Papers in the Biological Sciences

 

Sex Chromosome-wide Transcriptional Suppression and Compensatory Cis- Regulatory Evolution Mediate Gene Expression in the Drosophila Male Germline

Emily L. Landeen, University of Rochester
Christina A. Muirhead, University of Rochester
Lori Wright, University of Rochester
Colin D. Meiklejohn, University of Nebraska-Lincoln
Daven C. Presgraves, University of Rochester

© 2016 Landeen et al. This is an open access article distributed under the terms of the Creative Commons Attribution License

Abstract

The evolution of heteromorphic sex chromosomes has repeatedly resulted in the evolution

of sex chromosome-specific forms of regulation, including sex chromosome dosage compensation in the soma and meiotic sex chromosome inactivation in the germline.

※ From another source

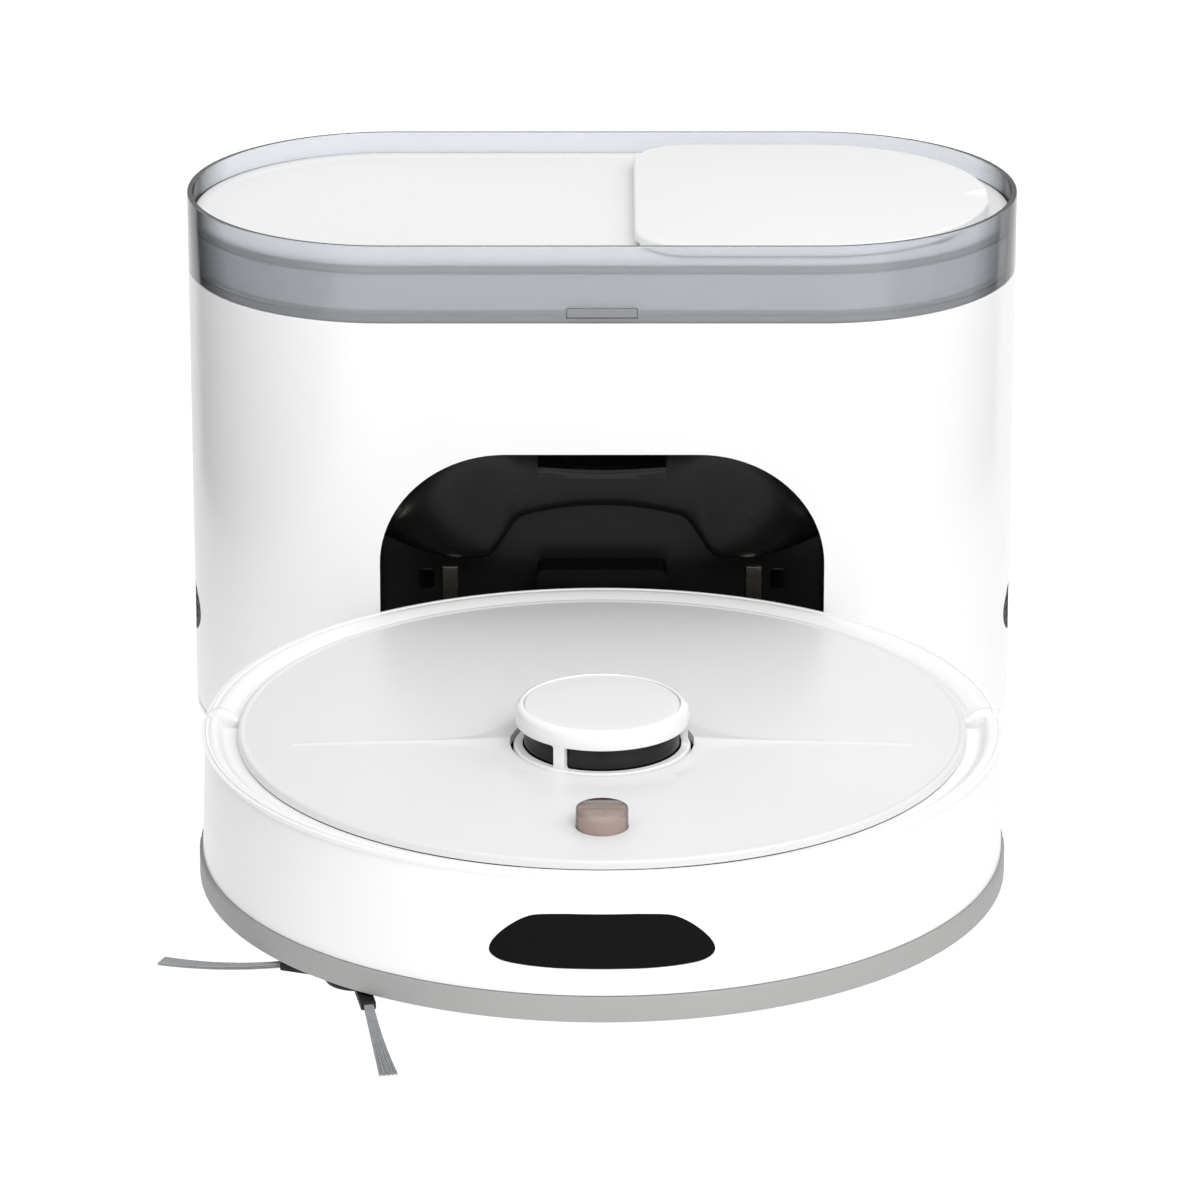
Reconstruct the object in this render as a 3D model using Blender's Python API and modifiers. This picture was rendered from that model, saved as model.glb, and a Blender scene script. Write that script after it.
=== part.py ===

In the

male germline of Drosophila melanogaster, a novel but poorly understood form of sex chromosome-specific transcriptional regulation occurs that is distinct from canonical sex

chromosome dosage compensation or meiotic inactivation. Previous work shows that

expression of reporter genes driven by testis-specific promoters is considerably lower—

approximately 3-fold or more—for transgenes inserted into X chromosome versus autosome

locations. Here we characterize this transcriptional suppression of X-linked genes in

the male germline and its evolutionary consequences. Using transgenes and transpositions,

we show that most endogenous X-linked genes, not just testis-specific ones, are transcriptionally

suppressed several-fold specifically in the Drosophila male germline. In wildtype

testes, this sex chromosome-wide transcriptional suppression is generally undetectable,

being effectively compensated by the gene-by-gene evolutionary recruitment of strong

promoters on the X chromosome. We identify and experimentally validate a promoter element

sequence motif that is enriched upstream of the transcription start sites of hundreds of

testis-expressed genes; evolutionarily conserved across species; associated with strong

gene expression levels in testes; and overrepresented on the X chromosome. These findings

show that the expression of X-linked genes in the Drosophila testes reflects a balance

between chromosome-wide epigenetic transcriptional suppression and long-term compensatory

adaptation by sex-linked genes. Our results have broad implications for the evolution

of gene expression in the Drosophila male germline and for genome evolution.